* _WHAT IS NEEDED_
Reproduce the complete listing without any deviation.

* _PROVIDED MATERIAL_

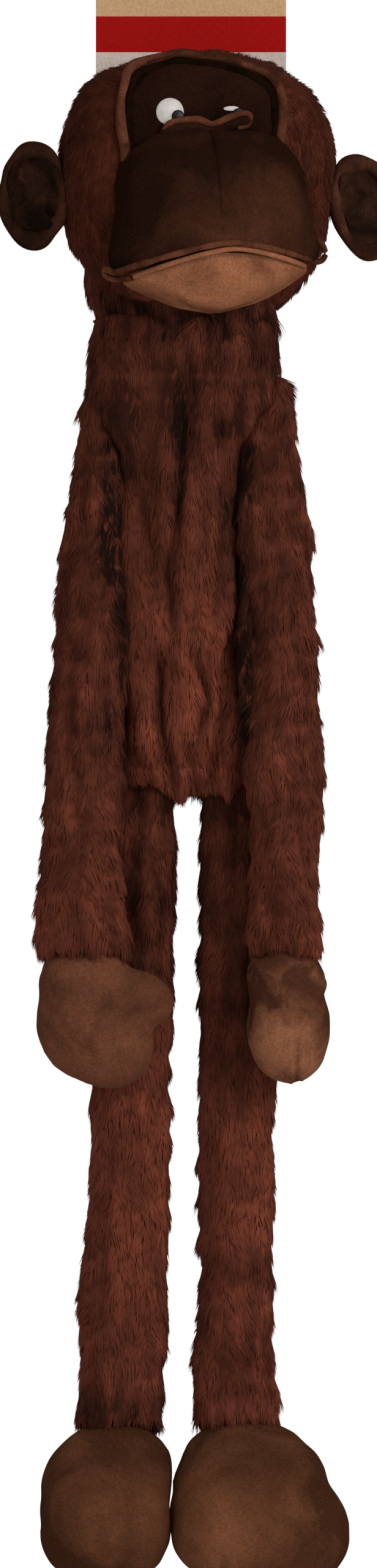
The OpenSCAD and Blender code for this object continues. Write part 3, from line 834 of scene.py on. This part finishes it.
def lid(name, eye_x, eye_z, way):
    """Half of a lid of plush that leaves a lens-shaped slit over the eye. way is 1 above it and -1 below."""
    radius, rise, plane, thick = 12.5, 6.4, -43.8, 1.4
    slit_z, slit_w, slit_h = 1.6, 0.46, 1.7
    rows, cols = 10, 31
    u = np.linspace(-1, 1, cols)[None]
    r = np.linspace(0, 1, rows)[:, None]
    x = radius * u + 0 * r
    inner = slit_z + way * slit_h * np.sqrt(np.clip(1 - (u / slit_w) ** 2, 0, 1))
    outer = way * radius * np.sqrt(np.clip(1 - u ** 2, 0.02, 1)) + slit_z * (1 - np.abs(u))
    z = inner + (outer - inner) * r
    y = plane - rise * np.sqrt(np.clip(1 - (x ** 2 + z ** 2) / (radius + 1.5) ** 2, 0.0, 1))
    front = np.stack([eye_x + x, y, eye_z + z], -1)
    points, triangles = sheet(front, front + np.array([0, thick, 0]))
    head_piece(name, (from_head(points), triangles), FOREHEAD, "dark_plush")


def finish_nodes(finishes):
    """Gives CAD nodes their materials, from a table of node names and materials."""
    for node, material in finishes.items():
        materials = frame["nodes"][node].data.materials
        materials.clear()
        materials.append(material)


def eyes():
    """Finishes for the button eyes, and the lids that half close the left one."""
    eye = moulded("eye_white", (134, 130, 126), (152, 147, 143), 0.4, specular=0.15)
    black = moulded("eye_black", (5, 4, 4), (10, 8, 8), 0.4, specular=0.1)
    for side in SIDES:
        finish_nodes({f"{side}_eye": eye, f"{side}_pupil": black})
    eye_x, eye_z = 19, 42
    lid("left_upper_lid", eye_x, eye_z, 1)
    lid("left_lower_lid", eye_x, eye_z, -1)


EAR_OUT = 121.0
EAR_HALF_WIDTH, EAR_HALF_HEIGHT = 24.5, 39
EAR_Z = {"left": -29.0, "right": -13.5}
EAR_TILT = {"left": math.radians(10), "right": math.radians(-3)}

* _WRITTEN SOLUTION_
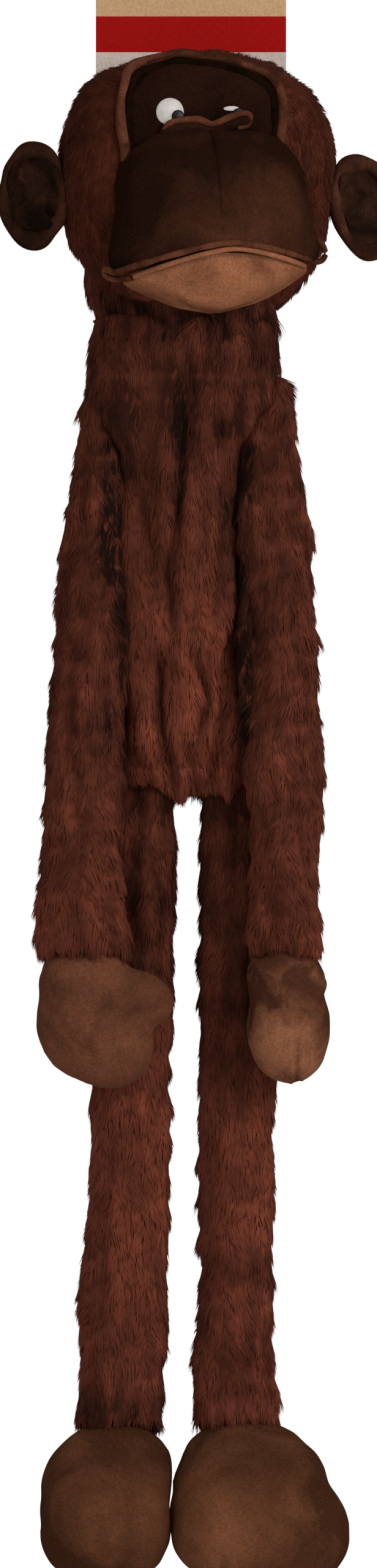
The OpenSCAD and Blender code for this object continues. Write part 3, from line 834 of scene.py on. This part finishes it.
def lid(name, eye_x, eye_z, way):
    """Half of a lid of plush that leaves a lens-shaped slit over the eye. way is 1 above it and -1 below."""
    radius, rise, plane, thick = 12.5, 6.4, -43.8, 1.4
    slit_z, slit_w, slit_h = 1.6, 0.46, 1.7
    rows, cols = 10, 31
    u = np.linspace(-1, 1, cols)[None]
    r = np.linspace(0, 1, rows)[:, None]
    x = radius * u + 0 * r
    inner = slit_z + way * slit_h * np.sqrt(np.clip(1 - (u / slit_w) ** 2, 0, 1))
    outer = way * radius * np.sqrt(np.clip(1 - u ** 2, 0.02, 1)) + slit_z * (1 - np.abs(u))
    z = inner + (outer - inner) * r
    y = plane - rise * np.sqrt(np.clip(1 - (x ** 2 + z ** 2) / (radius + 1.5) ** 2, 0.0, 1))
    front = np.stack([eye_x + x, y, eye_z + z], -1)
    points, triangles = sheet(front, front + np.array([0, thick, 0]))
    head_piece(name, (from_head(points), triangles), FOREHEAD, "dark_plush")


def finish_nodes(finishes):
    """Gives CAD nodes their materials, from a table of node names and materials."""
    for node, material in finishes.items():
        materials = frame["nodes"][node].data.materials
        materials.clear()
        materials.append(material)


def eyes():
    """Finishes for the button eyes, and the lids that half close the left one."""
    eye = moulded("eye_white", (134, 130, 126), (152, 147, 143), 0.4, specular=0.15)
    black = moulded("eye_black", (5, 4, 4), (10, 8, 8), 0.4, specular=0.1)
    for side in SIDES:
        finish_nodes({f"{side}_eye": eye, f"{side}_pupil": black})
    eye_x, eye_z = 19, 42
    lid("left_upper_lid", eye_x, eye_z, 1)
    lid("left_lower_lid", eye_x, eye_z, -1)


EAR_OUT = 121.0
EAR_HALF_WIDTH, EAR_HALF_HEIGHT = 24.5, 39
EAR_Z = {"left": -29.0, "right": -13.5}
EAR_TILT = {"left": math.radians(10), "right": math.radians(-3)}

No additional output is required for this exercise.